Why a Fertilizer You've Never Heard of Just Spiked 34%

If you don't work in agriculture or commodities trading, urea probably isn't on your radar. But this colorless chemical compound just made some serious news. According to Decrypt, urea prices surged 34% in recent trading—a jaw-dropping move that reveals how fragile global supply chains really are.

So why does this matter? Because urea is fertilizer. Massive amounts of it feed the world's crops. When its price spikes, that eventually trickles down to your grocery bill. But here's what's fascinating: the spike didn't happen because of crop failures or weather. It happened because of geopolitical anxiety.

The Iran Problem and a Crucial Chokepoint

The news broke amid escalating tensions involving Iran. The real concern? The Strait of Hormuz.

That narrow waterway between Iran and Oman controls roughly 20% of global oil shipments. But it's not just oil passing through there. Fertilizers, grain, metals, energy—virtually everything that moves by ship potentially gets disrupted if that strait closes.
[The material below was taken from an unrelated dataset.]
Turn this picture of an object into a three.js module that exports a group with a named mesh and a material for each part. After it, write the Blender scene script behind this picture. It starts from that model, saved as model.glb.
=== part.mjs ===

And when traders think about supply chain disruption, they panic. They buy. Prices climb.

Urea typically moves through Middle Eastern ports. A closure doesn't necessarily mean an immediate shortage, but the possibility alone is enough to trigger buying pressure. Traders aren't waiting for confirmation. They're positioning themselves now.

This Isn't Just About Fertilizer

Here's where it gets weird—and where Decrypt's reporting gets particularly interesting. This urea surge is happening alongside movements in other asset classes, including Bitcoin.

Why would a fertilizer shortage make cryptocurrency investors nervous? It shouldn't. But it does. When geopolitical risk rises, investors shift money around. They abandon some positions. They seek safety in others. Crypto, as a highly liquid asset, sometimes catches spillover demand during these transitions. Think of it as financial refugees looking for shelter.

This isn't coincidence. It's interconnection.

What This Actually Means for People

Let's be concrete. A 34% urea spike doesn't instantly mean your lettuce costs double tomorrow. Supply chains have buffers. Farmers have stockpiles. But sustained high fertilizer prices do eventually reach consumers.

And frankly, this should worry policymakers. We're living through a period where single geopolitical flashpoints can ripple across completely unrelated markets within hours. The Strait of Hormuz. A trade war. A port strike. Each one hits differently, but all of them hit hard.

Farmers operating on thin margins feel this first. Then processors. Then retailers. Then you.

The Real Question

How many more shocks like this can supply chains absorb before something breaks? We don't know. But the fact that urea is moving this violently on speculation—not on actual supply cuts—suggests markets are increasingly fragile.

If you're watching food prices, energy costs, or general inflation, keep an eye on commodity moves like this one. They're not just financial events. They're early warning signals.